In short, Kerry (or even the late Al Gore) would make a far more persuasive Wilsonian progressive than Bush. Although Kamm is critical of the ineptitude of the Bush administration in the implementation of their foreign policy goals (which, including the opposition to the ICC and Kyoto, are considerd by Kamm to be of some merit), he does not draw the obvious conclusion that a Democratic administration would have been able, post-9/11 to have mustered a much more substantial "coalition of the willing" than the Bush administration. If Clinton had met with Chirac's scepticism, he would have offered a self-effacing smirk and glossed over it. If he had thought that the UN were unlikely to approve any military adventure of his, he would simply have circumvented the entire process, as he did over Kosovo. He would have appealed over its head to individual nation-state actors and probably would have done so more effectively than Bush. I don't think this is because of Clinton's unique charisma, but rather because Western European governments are usually open to US foreign policy goals and their uncharacteristic hostiltiy over Iraq has more to do with the extremism of the Bush administration than anything else. Attacking Iraq would not have been so widely objected to, I would argue, had it not been conceived of as part of a new era of "preemptive strikes" - that is, had not the fundamental rules of international engagement been subject to radical change in the process. In that sense, the global sense of relief that would be eventuated by a Kerry victory would reflect a feeling of returning to normality, and would be coupled by a new readiness to cooperate with US strategic priorities.
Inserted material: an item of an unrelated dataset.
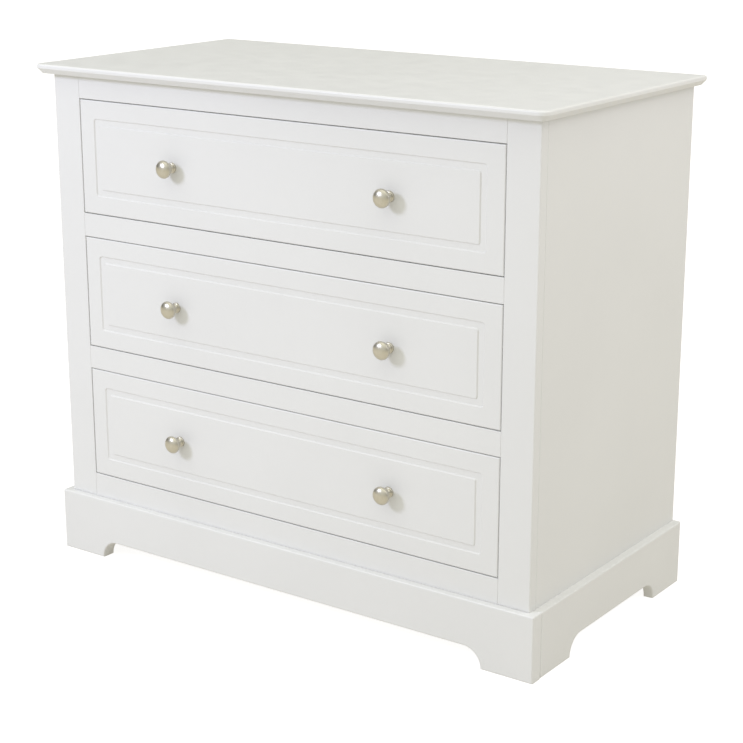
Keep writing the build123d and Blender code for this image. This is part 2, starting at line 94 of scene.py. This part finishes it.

I am not, in case anyone new to this blog has missed the point, arguing that you should go out and vote for Kerry - and least of all on these grounds. Personally, I wouldn't vote for either of the two charlatans currently vying for control of Pax Americana. But the charge of "conservative pessimism" simply does not fit. Paleoconservatives may find their views adequately caricatured in that turn of phrase, but New Democrats? No, my advice is: if you want more of the same, vote Bush. If you want even more of the same, vote Kerry.